Eventually, with Krishnan’s help, Zakhir does secure a meet with film director Duniya Soori, who himself came from the slums. He shows him his script – dictated to a friend who writes it down for him – and shares recordings of songs he composes on his mobile phone. In those interactions we see a glimpse of the hope the city offers to someone who has been buffeted around by society. “Everyone is trying to grasp what Bengaluru is, and wants to tell their version of the city,” Krishnan says of Zakhir’s filmy aspirations. The desire for the city’s overwhelming escape into cinema, she also believes, has something to do with Bengaluru having “a bit of an inferiority complex”. “There’s a sense of trying to find the original Bengaluru through metaphor; of wanting to be premier like Mumbai; a sense that it’s a city run by everybody else.”
Still, in the end, Zakhir is resilient. How much of Zakhir is Bengaluru, and how much of Bengaluru is Zakhir? It’s hard to tell. Krishnan believes he is iconic, “almost a metaphor for the city”. In many ways, Zakhir is the Bengaluru that is forgotten, invisible and stepped on. “But it’s also creative, has vitality and is gentle: look at how much Zalhir loves plants and animals! Would you imagine when you looked at a person like that that he has that kind of interiority? People like him have rich inner lives in this chaotic, sliced-and-diced-up city. They still have coherence.”

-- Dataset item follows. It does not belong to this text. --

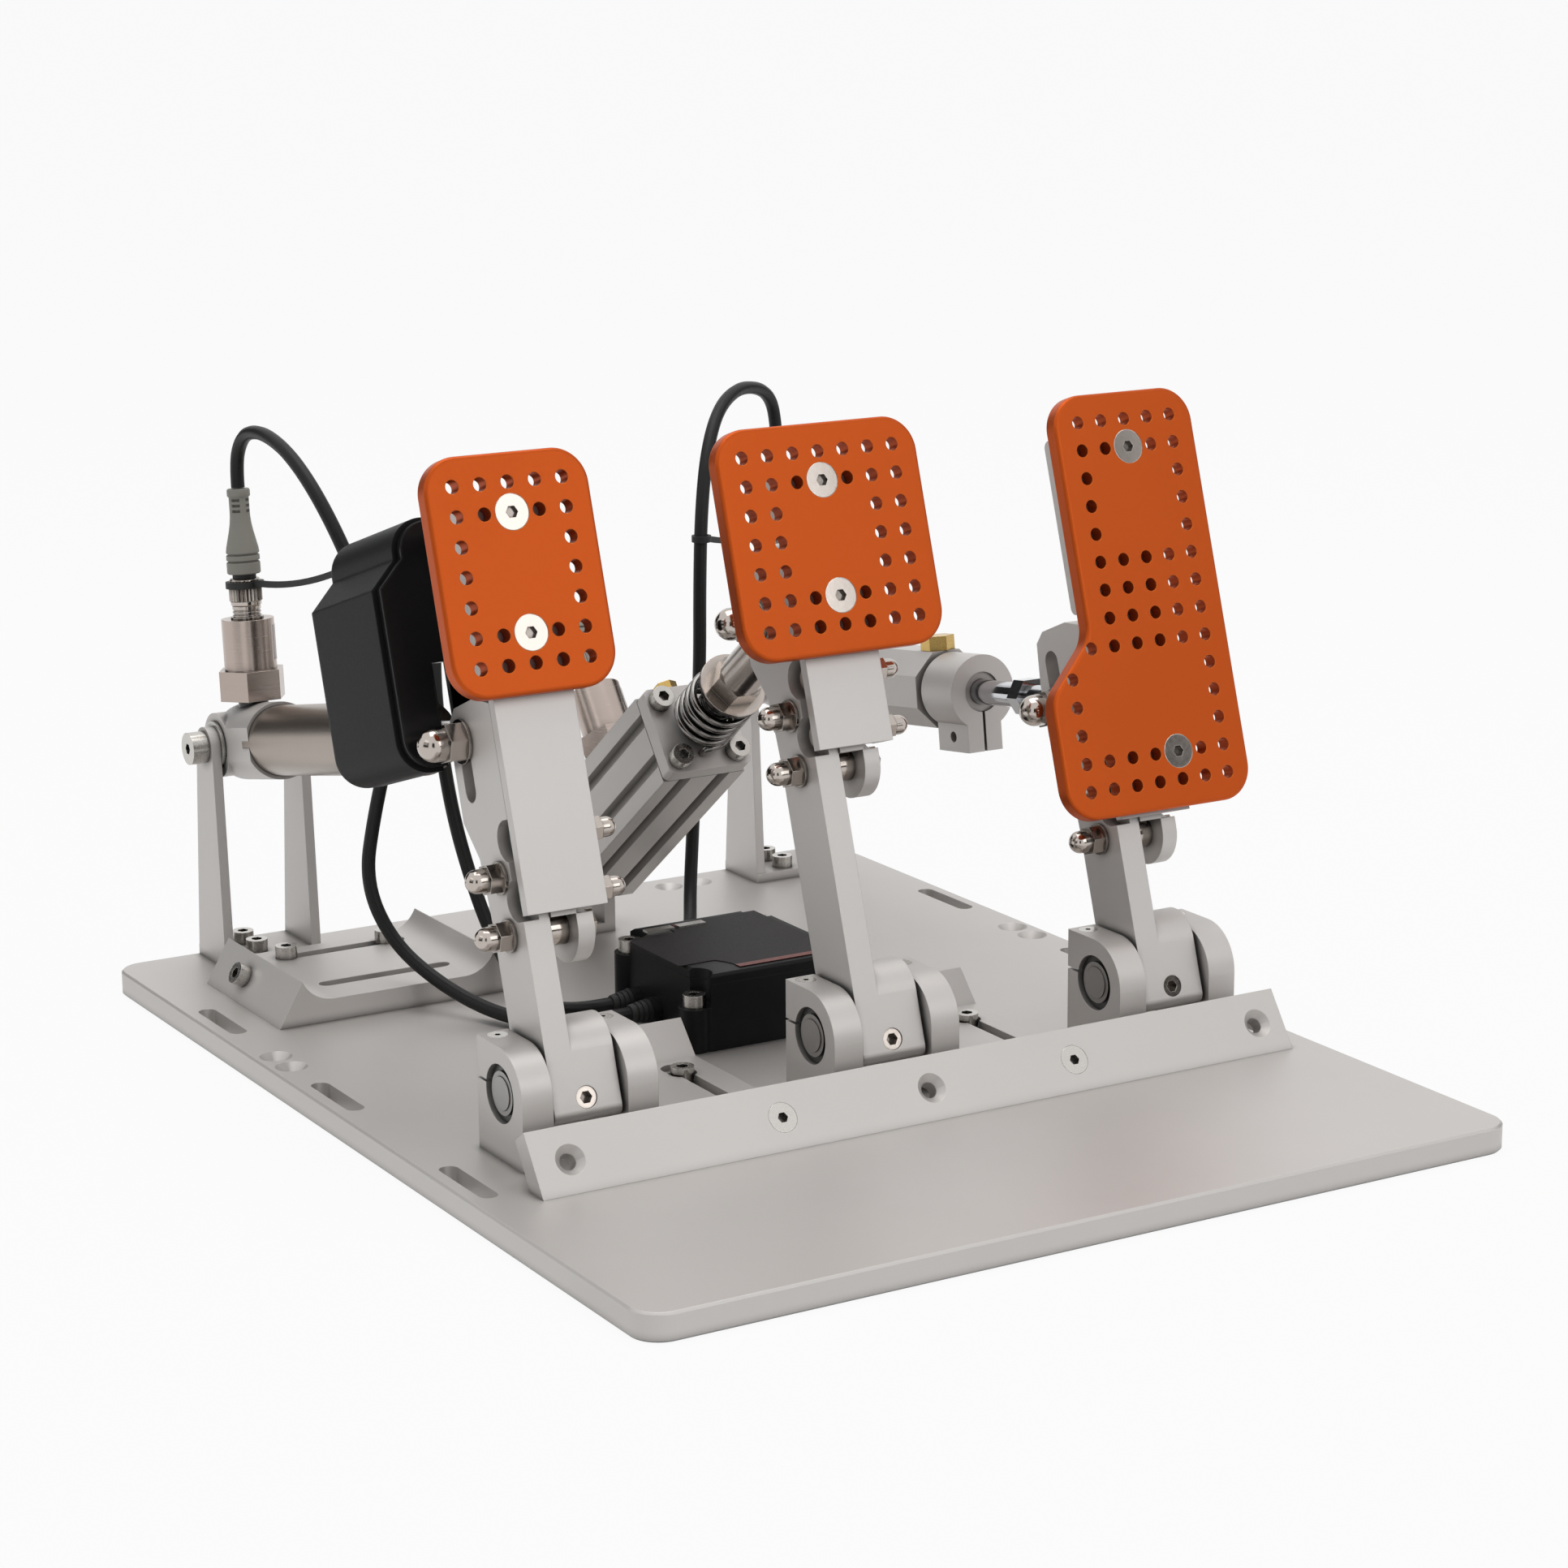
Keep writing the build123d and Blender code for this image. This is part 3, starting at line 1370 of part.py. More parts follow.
def make_control_box():
    """Write the control box, its lid and its connectors."""
    seam = box_top - box_lid_thickness
    case = span((box_left, box_right), (box_front, box_back), (plate_thickness, seam))
    case = fillet(case.edges().filter_by(Axis.Z), box_corner)
    lid = span((box_left, box_right), (box_front, box_back), (seam, box_top))
    lid = fillet(lid.edges().filter_by(Axis.Z), box_corner)
    lid = chamfer(lid.edges().group_by(Axis.Z)[-1], box_lid_chamfer)
    for x, y, top in box_lugs():
        notch = Pos(x, y, 0) * disc(box_notch_radius, top, box_top)
        case += Pos(x, y, 0) * disc(box_lug_radius, plate_thickness, top)
        case -= notch
        case -= Pos(x, y, 0) * disc(cap_shank_radius + seat_gap, top - cap_shank_length, top)
        lid -= notch
    connectors = []
    for x in (connector_first_x, connector_first_x + connector_pitch):
        connectors.append(span((x, x + connector_width), (connector_y, connector_y + connector_depth),
                               (box_top, box_top + connector_height)))
    for y in (clutch_socket_y, brake_socket_y):
        body = Pos(box_left - socket_length / 2, y, socket_z) * Rot(0, 90, 0) * Cylinder(
            socket_radius, socket_length)
        connectors.append(body)
    rear = Pos(throttle_socket_x, box_back + socket_length / 2, socket_z) * Rot(90, 0, 0)
    connectors.append(rear * Cylinder(socket_radius, socket_length))
    write("control_box", case)
    write("control_box_lid", lid)
    write("control_box_connectors", *connectors)


def cable_start(index):
    """The point past a boot's tip where its cable begins, clear of the tip as it tilts."""
    plane = sensor_plane(index)
    return plane.origin + plane.z_dir * (sensor_height() + cable_gaps[index])


def make_cable(name, points):
    """Write a cable: straight runs joined by tangent arcs."""
    radii = []
    for before, corner, after in zip(points, points[1:], points[2:]):
        first = corner - before
        second = after - corner
        half_turn = math.radians(first.get_angle(second)) / 2
        radii.append(arc_share * min(first.length, second.length) / math.tan(half_turn))
    path = FilletPolyline(*points, radius=radii)
    section = Plane(origin=path @ 0, z_dir=path % 0).location * Circle(cable_radius)
    tube = sweep(section, path=path)
    ideal = math.pi * cable_radius ** 2 * path.length
    print(name, "length", round(path.length, 1), "volume share", round(tube.volume / ideal, 4))
    print(name, "radii", [round(radius, 1) for radius in radii])
    write(name, tube)


def cable_points(index, route):
    """A route from a boot's tip, with each place measured from the plate's front edge."""
    return [cable_start(index)] + [Vector(x, front + y, z) for x, y, z in route]


# Cable routes, each point as across, from the plate's front edge, and up
clutch_route = [
    (-118.5, 435.5, 213), (-118.4, 431, 222), (-118.2, 422, 227.6), (-118, 404, 228.6),
    (-117, 381, 222), (-113, 361, 204), (-105, 350, 176), (-97, 346, 145), (-95, 349, 113),
    (-100, 355, 84), (-105, 355, 57), (-99, 344, 34), (-88, 321, 20), (-77, 295, 13.5),
    (-63, 270, 13.8), (-47.5, 261, 17), (-31, 261, 17)]
brake_route = [
    (6, 406.9, 166.2), (2.4, 409.7, 175), (-6.4, 409.7, 181.6), (-21.8, 406.2, 184),
    (-40.5, 397, 176.8), (-57.3, 383.5, 158.9), (-65.7, 370, 133.4), (-69, 358, 105),
    (-69, 348, 78), (-65, 341, 53), (-61, 334, 34), (-58, 320, 19), (-57, 303, 13.8),
    (-56, 292, 14), (-50.5, 282, 15.2), (-41, 276, 17), (-31, 276, 17)]
throttle_route = [
    (130.3, 435.5, 213), (126, 433, 221.5), (117, 428, 226.5), (102, 419, 228), (86, 407, 222),
    (73, 394, 207), (65, 385, 184), (61, 380, 155), (60, 379, 120), (58, 379.5, 85),
    (55, 378, 50), (50, 372, 27), (41, 356, 14.5), (28, 339, 13), (17, 323, 14.5),
    (11.5, 310, 17), (11.5, 298, 17)]

os.makedirs("parts", exist_ok=True)
write("base_plate", make_base_plate())
write("heel_rail", make_heel_rail())
write("rail_screws", *make_rail_screws())
block_pieces, bearing_pieces, clamp_pieces = make_bearing_pieces()
write("bearing_blocks", *block_pieces)
write("bearings", *bearing_pieces)
write("clamp_screws", *clamp_pieces)
for pedal_index in range(len(pedal_names)):
    make_pedal(pedal_index)
make_base_supports()
make_rear_housing()
make_clutch_line()
make_brake_line()
make_throttle_line()
make_control_box()
make_cable("clutch_cable", cable_points(0, clutch_route))
make_cable("brake_cable", cable_points(1, brake_route))
make_cable("throttle_cable", cable_points(2, throttle_route))
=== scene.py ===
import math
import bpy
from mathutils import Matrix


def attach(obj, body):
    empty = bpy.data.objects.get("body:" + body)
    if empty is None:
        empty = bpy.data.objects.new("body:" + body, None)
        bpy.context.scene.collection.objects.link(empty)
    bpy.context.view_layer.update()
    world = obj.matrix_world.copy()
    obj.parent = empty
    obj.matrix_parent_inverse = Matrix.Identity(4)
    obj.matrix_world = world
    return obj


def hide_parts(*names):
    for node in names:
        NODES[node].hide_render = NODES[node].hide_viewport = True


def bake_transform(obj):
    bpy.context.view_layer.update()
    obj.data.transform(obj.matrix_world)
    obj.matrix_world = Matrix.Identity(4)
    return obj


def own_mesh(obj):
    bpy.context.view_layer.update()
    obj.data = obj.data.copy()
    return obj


bl_info = {
    "name": "Racing Pedal Set Finishes",
    "version": (1, 0, 0),
    "blender": (4, 5, 0),
    "location": "View3D > Sidebar > Pedals",
    "description": "Finishes, cables, boots and studio for a set of three racing pedals",
    "category": "Object",
}

import bmesh
import bpy
from bpy.props import FloatProperty, FloatVectorProperty, IntProperty, PointerProperty
from mathutils import Matrix, Vector

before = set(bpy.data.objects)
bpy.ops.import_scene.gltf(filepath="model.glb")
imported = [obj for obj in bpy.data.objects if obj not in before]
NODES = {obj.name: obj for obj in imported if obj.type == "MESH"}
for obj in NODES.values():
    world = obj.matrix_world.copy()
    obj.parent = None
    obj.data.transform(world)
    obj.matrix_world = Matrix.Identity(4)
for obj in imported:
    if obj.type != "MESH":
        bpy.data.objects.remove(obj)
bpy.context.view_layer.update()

# Millimetres in a metre, for profiles and routes written in millimetres
PER_METRE = 1000

# Camera, measured against the photograph
PHOTO_SIZE = 1932
CAMERA_FOCAL_PIXELS = 4695.757
CAMERA_SENSOR = 36.0
CAMERA_PLACE = (-0.6965, -1.1938, 0.4479)
CAMERA_YAW = 0.5338
CAMERA_PITCH = 0.24
CAMERA_ROLL = -0.0076
CAMERA_NEAR = 0.05
CAMERA_FAR = 50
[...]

Which is why they cannot be confined to traditional parameters of morality – a question asked by the very title of the film. Morality, as Krishnan says, is often “a luxury”. It’s easy to be ‘good’ when your food, home and sleep is taken care of; it’s easy to be ‘moral’. “But when every system has failed you, continues to fail you and there’s so much corruption, what expectation can society have from you to be good or honest or moral? The question is in the title.”